**Instructions for the task**
Of all the lines in the material below, how many include the string "from"? Give the number only.

......

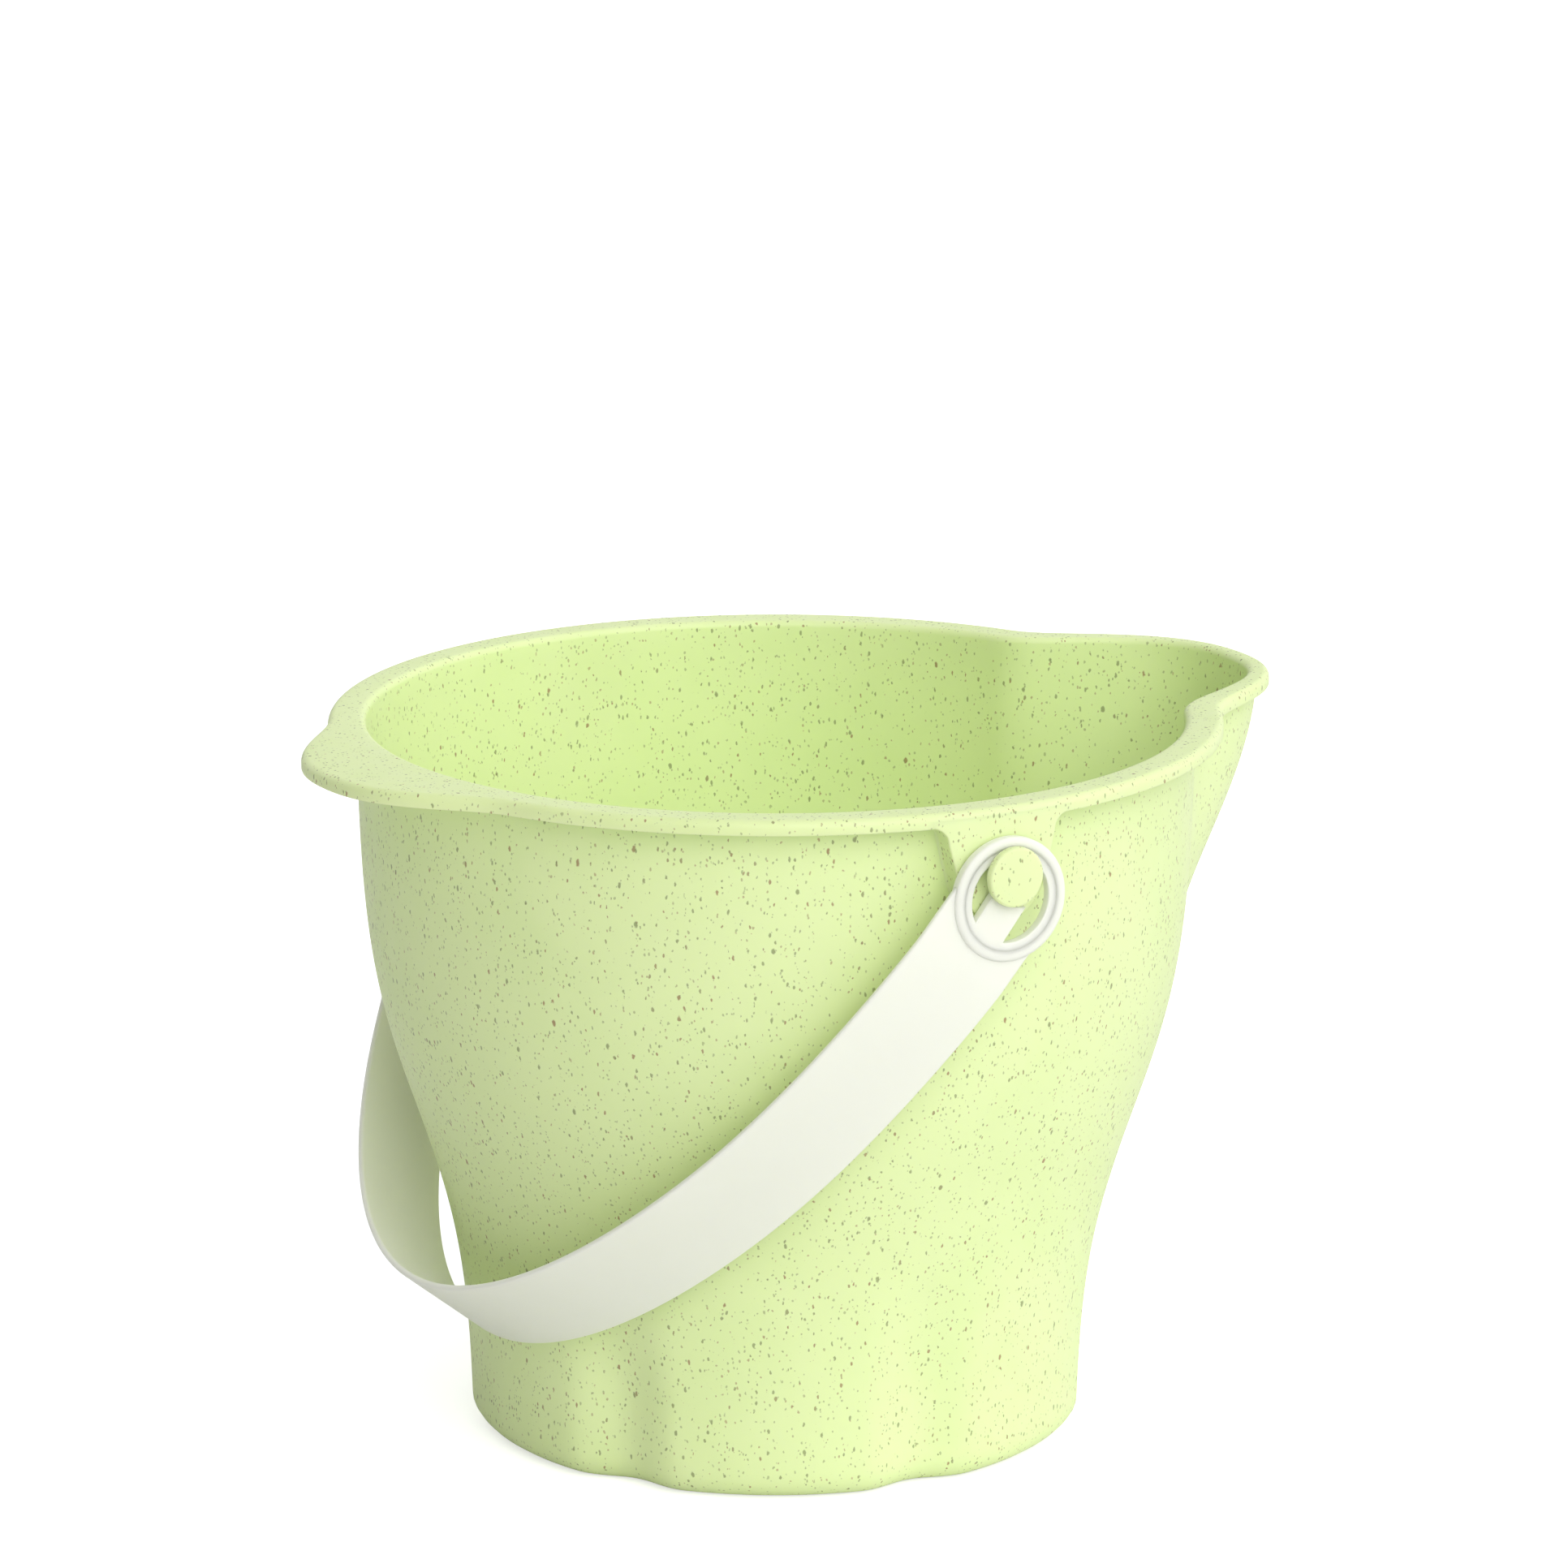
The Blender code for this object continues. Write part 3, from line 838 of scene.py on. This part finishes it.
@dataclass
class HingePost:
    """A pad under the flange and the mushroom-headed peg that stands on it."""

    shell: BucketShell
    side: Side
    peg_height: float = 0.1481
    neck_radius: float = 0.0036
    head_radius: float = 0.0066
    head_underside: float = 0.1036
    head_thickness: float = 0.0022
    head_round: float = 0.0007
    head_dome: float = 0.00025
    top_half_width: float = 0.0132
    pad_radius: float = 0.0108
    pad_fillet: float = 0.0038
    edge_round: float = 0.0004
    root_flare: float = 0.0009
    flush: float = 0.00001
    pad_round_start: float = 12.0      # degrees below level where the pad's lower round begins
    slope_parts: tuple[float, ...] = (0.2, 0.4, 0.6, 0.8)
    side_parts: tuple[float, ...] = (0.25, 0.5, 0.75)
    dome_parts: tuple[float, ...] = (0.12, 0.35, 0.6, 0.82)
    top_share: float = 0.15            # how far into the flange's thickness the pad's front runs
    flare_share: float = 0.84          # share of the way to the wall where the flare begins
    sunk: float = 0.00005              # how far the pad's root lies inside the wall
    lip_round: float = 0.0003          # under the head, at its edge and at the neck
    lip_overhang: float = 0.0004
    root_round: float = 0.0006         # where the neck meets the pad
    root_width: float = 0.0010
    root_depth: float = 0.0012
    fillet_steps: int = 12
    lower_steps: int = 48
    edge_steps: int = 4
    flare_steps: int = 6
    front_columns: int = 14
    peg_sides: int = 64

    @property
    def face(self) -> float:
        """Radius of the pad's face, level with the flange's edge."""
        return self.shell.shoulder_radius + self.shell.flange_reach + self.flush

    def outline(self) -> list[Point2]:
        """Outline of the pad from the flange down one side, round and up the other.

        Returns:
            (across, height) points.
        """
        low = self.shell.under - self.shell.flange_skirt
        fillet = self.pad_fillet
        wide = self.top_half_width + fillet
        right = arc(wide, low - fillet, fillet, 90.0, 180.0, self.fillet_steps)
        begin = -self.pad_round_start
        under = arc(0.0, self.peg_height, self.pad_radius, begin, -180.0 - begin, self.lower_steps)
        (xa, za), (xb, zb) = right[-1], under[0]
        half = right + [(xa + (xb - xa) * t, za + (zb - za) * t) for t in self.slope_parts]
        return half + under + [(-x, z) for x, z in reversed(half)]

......

**Full output**
2